Bearing companies: Growth in sight but valuations give no respite

Bearings

You may study a chart pattern or evaluate company financials but what it takes to buy a stock when the index is at an all-time high, isn’t something you will often find in theory. At this juncture, many investors lack the conviction to go long or lack the fortitude to initiate a short.  

Sounds like a story close to your heart?

Well, sometimes the answer lies in the addressable market opportunity and the preparedness of a company to capitalize on it. If the market opportunity is large and there are immediate triggers available, investors tend to become tolerant of high valuations and dips get bought too, even if stock prices slide for any reason.  

In our past few coverages, we highlighted how the market sentiment about cyclical sectors—banking, capital goods and engineering companies amongst others—has changed post budget. Our post-budget interactions with industry stalwarts like Nilesh Shah reinforced that belief. Nilesh had stated that the best way to play the theme of capex revival is to consider indirect beneficiaries.

Let’s consider bearings to begin with.

Anti-friction bearings is a ~Rs 10,000 crore industry in India with primary drivers being the automotive and railroad sectors. As of now, the bearings demand from the core sector is largely met through imports.

What classifies as ‘core’? Eight industries—coal, cement, steel, natural gas, fertilizers, refineries, crude oil and electricity are the core industries. Leading companies from these sectors have already chalked out sizable capex plans. With the Aatmanirbhar push, domestic sourcing of industrial bearings might pick up.

Indian arms of three MNCs—SKF, Schaeffler and Timken, dominate the Indian landscape and collectively account for ~50-55% of India’s bearings market. No wonder then, the consensus Bloomberg estimate suggests that they are likely to remain expensive in FY22 but growth could be impressive too.

Expensive deal…

(Source: Bloomberg)

Indian Railways: a big opportunity for bearings companies

With a record high budgetary allocation of Rs 1.1 lakh crore for FY22, the total capital expenditure of Indian Railways is expected to touch Rs 2.15 lakh crore in the coming Financial—highest ever in a year.
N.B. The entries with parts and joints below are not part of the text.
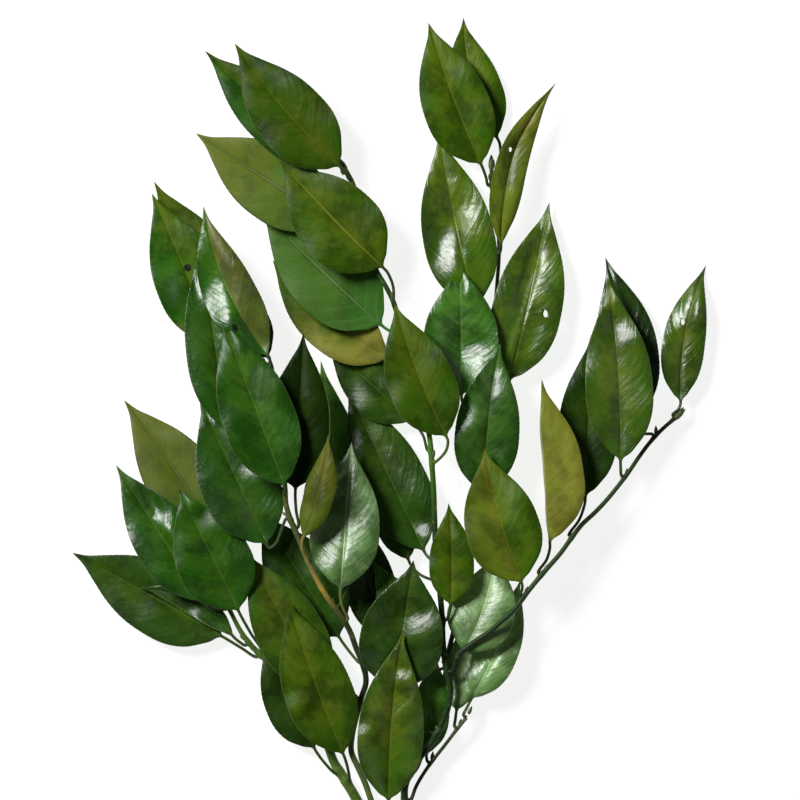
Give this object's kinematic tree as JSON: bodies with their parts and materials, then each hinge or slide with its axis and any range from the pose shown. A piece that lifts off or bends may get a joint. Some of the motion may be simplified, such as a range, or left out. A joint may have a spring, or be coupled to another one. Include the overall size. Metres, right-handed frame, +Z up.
{
  "type": "camellia branch",
  "caption": "Cut, forked branch of camellia: glossy, pointed, leathery leaves with short petioles along thin green twigs, lying flat.",
  "frame": {"origin": "middle of the underside of the whole branch, on the surface it lies on", "axes": "+Y from the cut end along the branch towards the leaf tips, +Z up off the surface, +X to the right seen from above"},
  "size_m": [0.3176, 0.443, 0.0367],
  "materials": {
    "leaf_deep": "glossy deep green upper face with pinnate veins, matte paler underside",
    "leaf_bluish": "glossy cool green upper face with a soft pale sheen, matte paler underside",
    "leaf_olive": "satin olive green, yellower towards the midrib, matte paler underside",
    "leaf_khaki": "matte pale olive, as on the underside, with a raised midrib",
    "bark_green": "smooth young green bark with fine streaks and leaf scars",
    "bark_dark": "dark green bark with brown and tan patches and leaf scars"
  },
  "bodies": {
    "root": {"stem_main": "bark_green", "stem_far_left": "bark_green", "stem_left": "bark_green", "stem_centre": "bark_dark", "stem_top": "bark_dark", "stem_right": "bark_dark", "stem_lower": "bark_dark", "leaf_centre_01": "leaf_deep", "leaf_centre_02": "leaf_olive", "leaf_centre_03": "leaf_khaki", "leaf_centre_04": "leaf_olive", "leaf_centre_05": "leaf_bluish", "leaf_centre_06": "leaf_olive", "leaf_centre_07": "leaf_deep", "leaf_centre_08": "leaf_olive", "leaf_centre_09": "leaf_bluish", "leaf_centre_10": "leaf_deep", "leaf_centre_11": "leaf_deep", "leaf_centre_12": "leaf_olive", "leaf_centre_13": "leaf_deep", "leaf_centre_14": "leaf_deep", "leaf_centre_15": "leaf_deep", "leaf_top_01": "leaf_deep", "leaf_top_02": "leaf_olive", "leaf_top_03": "leaf_olive", "leaf_top_04": "leaf_deep", "leaf_top_05": "leaf_deep", "leaf_top_06": "leaf_bluish", "leaf_top_07": "leaf_deep", "leaf_right_01": "leaf_olive", "leaf_right_02": "leaf_khaki", "leaf_right_03": "leaf_deep", "leaf_right_04": "leaf_olive", "leaf_right_05": "leaf_deep", "leaf_right_06": "leaf_deep", "leaf_right_07": "leaf_bluish", "leaf_lower_01": "leaf_bluish", "leaf_lower_02": "leaf_bluish", "leaf_lower_03": "leaf_bluish", "leaf_left_01": "leaf_deep", "leaf_left_02": "leaf_olive", "leaf_left_03": "leaf_deep", "leaf_left_04": "leaf_olive", "leaf_left_05": "leaf_deep", "leaf_left_06": "leaf_deep", "leaf_left_07": "leaf_deep", "leaf_left_08": "leaf_deep", "leaf_left_09": "leaf_deep", "leaf_left_10": "leaf_olive", "leaf_left_11": "leaf_deep", "leaf_left_12": "leaf_bluish", "leaf_left_13": "leaf_bluish", "leaf_left_14": "leaf_olive", "leaf_far_left_01": "leaf_khaki", "leaf_far_left_02": "leaf_bluish", "leaf_far_left_03": "leaf_deep", "leaf_far_left_04": "leaf_deep", "leaf_far_left_05": "leaf_bluish", "leaf_far_left_06": "leaf_olive", "leaf_far_left_07": "leaf_deep"}
  },
  "joints": []
}
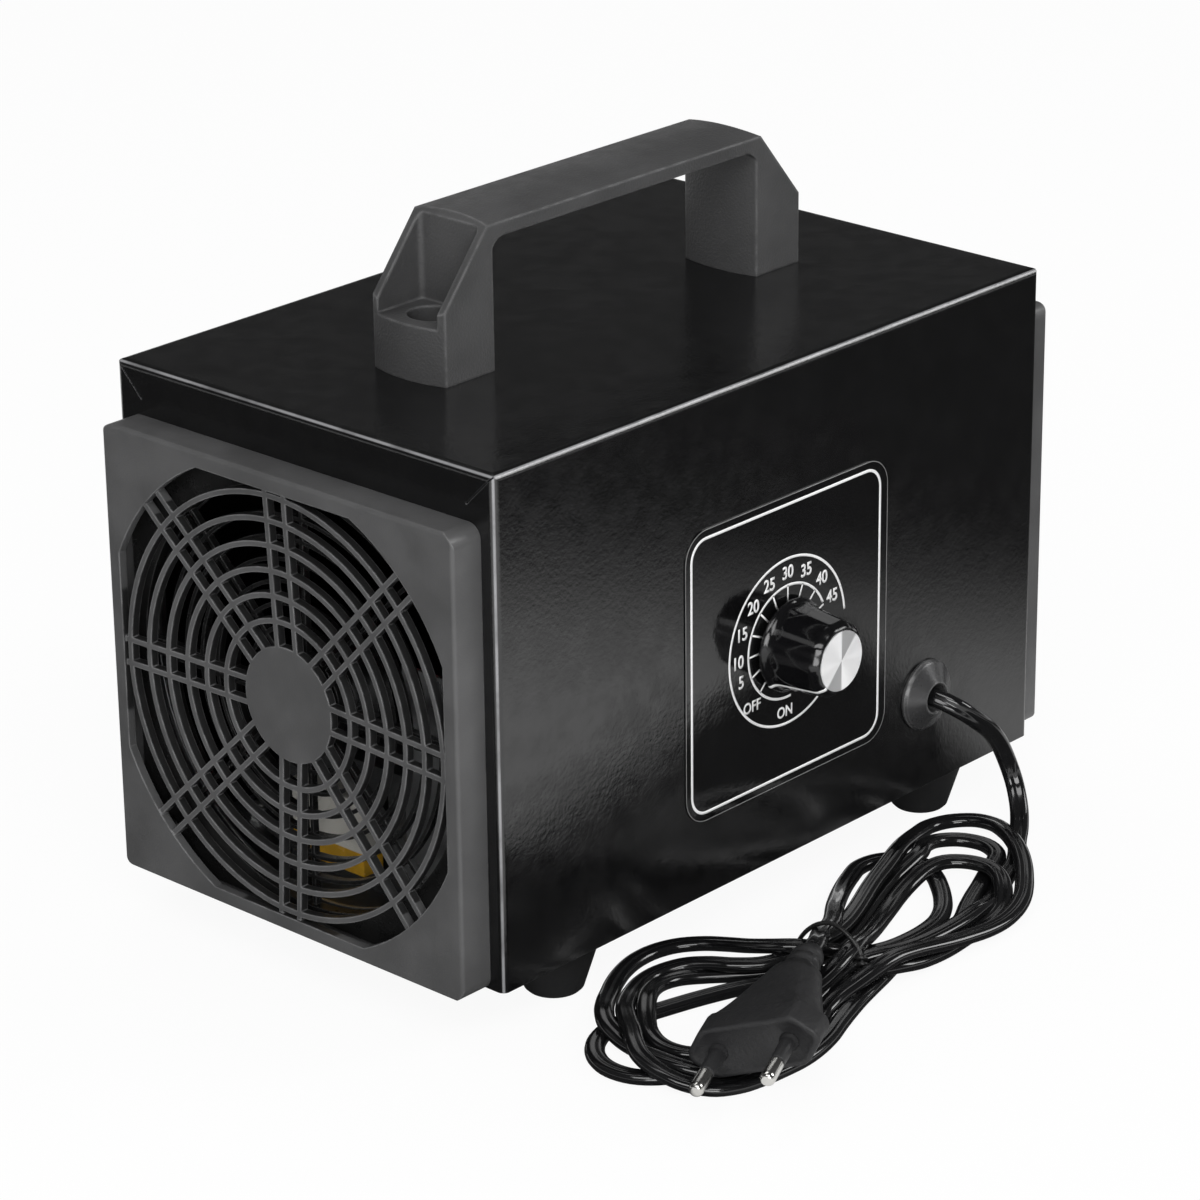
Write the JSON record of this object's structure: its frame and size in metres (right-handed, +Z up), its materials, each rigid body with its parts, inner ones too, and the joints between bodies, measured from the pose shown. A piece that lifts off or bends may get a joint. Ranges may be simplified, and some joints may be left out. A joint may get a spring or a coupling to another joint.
{
  "type": "air treatment unit with timer",
  "caption": "Steel-cased portable air treatment unit with bridge handle, dished fan guards at both ends, timer knob on a square label, rubber feet and tied mains cord with plug.",
  "frame": {"origin": "floor level under the middle of the unit's own box, the cord, hank and plug left out", "axes": "+Z up, X along the air flow with the fan at +X, the control face with label and knob looks along -Y"},
  "size_m": [0.234, 0.2159, 0.192],
  "materials": {
    "case_paint": "gloss",
    "bare_steel": "satin",
    "zinc_steel": "satin",
    "foot_rubber": "matte",
    "handle_plastic": "fine texture",
    "guard_plastic": "satin",
    "label_film": "gloss",
    "knob_plastic": "gloss",
    "spun_aluminium": "spun",
    "brass": "satin",
    "timer_resin": "satin",
    "fan_plastic": "satin",
    "copper_winding": "satin",
    "core_iron": "matte",
    "winding_tape": "gloss",
    "potting_resin": "gloss",
    "white_ceramic": "glazed",
    "plate_silver": "satin",
    "block_resin": "satin",
    "red_insulation": "gloss",
    "brown_insulation": "gloss",
    "grommet_rubber": "satin",
    "cord_pvc": "gloss",
    "tie_plastic": "satin",
    "plug_pvc": "satin",
    "pin_nickel": "polished"
  },
  "bodies": {
    "case": {"case_cover": "case_paint", "chassis": "bare_steel", "rubber_feet": "foot_rubber", "foot_screws": "zinc_steel", "foot_nuts": "zinc_steel", "handle": "handle_plastic", "handle_screws": "zinc_steel", "handle_washers": "zinc_steel", "handle_nuts": "zinc_steel", "front_guard_base": "guard_plastic", "front_guard_cover": "guard_plastic", "front_guard_screws": "zinc_steel", "front_guard_nuts": "zinc_steel", "rear_guard_base": "guard_plastic", "rear_guard_cover": "guard_plastic", "fan_screws": "zinc_steel", "fan_nuts": "zinc_steel", "fan_housing": "fan_plastic", "fan_stator": "copper_winding", "fan_bearings": "brass", "label_plate": "label_film", "timer_housing": "timer_resin", "timer_terminals": "brass", "timer_screws": "zinc_steel", "transformer_core": "core_iron", "transformer_coil": "winding_tape", "power_module": "potting_resin", "ozone_plates": "white_ceramic", "plate_electrodes": "plate_silver", "plate_rack": "plate_silver", "rack_screws": "zinc_steel", "terminal_block": "block_resin", "red_leads": "red_insulation", "mains_wires": "brown_insulation", "cord_grommet": "grommet_rubber", "cord_lead": "cord_pvc", "cord_hank": "cord_pvc", "cord_tail": "cord_pvc", "cord_tie": "tie_plastic", "plug_body": "plug_pvc", "plug_pins": "pin_nickel"},
    "knob": {"knob_body": "knob_plastic", "knob_bush": "brass", "knob_cap": "spun_aluminium", "timer_shaft": "bare_steel"},
    "rotor": {"fan_rotor": "fan_plastic", "fan_shaft": "bare_steel"}
  },
  "joints": [
    {"name": "timer_knob", "type": "hinge", "parent": "case", "child": "knob", "pos_m": [0.0017, -0.0585, 0.075], "axis": [0, 1, 0], "range_deg": [-45, 202.5]},
    {"name": "fan_spin", "type": "hinge", "parent": "case", "child": "rotor", "pos_m": [0.09, 0.0093, 0.076], "axis": [1, 0, 0], "continuous": true}
  ]
}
The focus areas of the annual plan for FY22 are infrastructure development, throughput improvement, development of terminal facilities, enhancement of the speed of trains, betterment of signaling systems, passenger amenities and safety.

According to the estimates of Timkan India’s management, the railroad market in India for the bearings industry is ~Rs ,1500-1,800 crore and it’s growing.

 Many of the stated key areas of the Railways’ FY22 annual plan are interlinked, as far as the market opportunity is concerned. For instance, speed augmentation of passenger trains and offering more comforts and amenities to the passengers on intercity travels would require the Railways to include more Linke Hofmann Busch (LHB) coaches to its fleet.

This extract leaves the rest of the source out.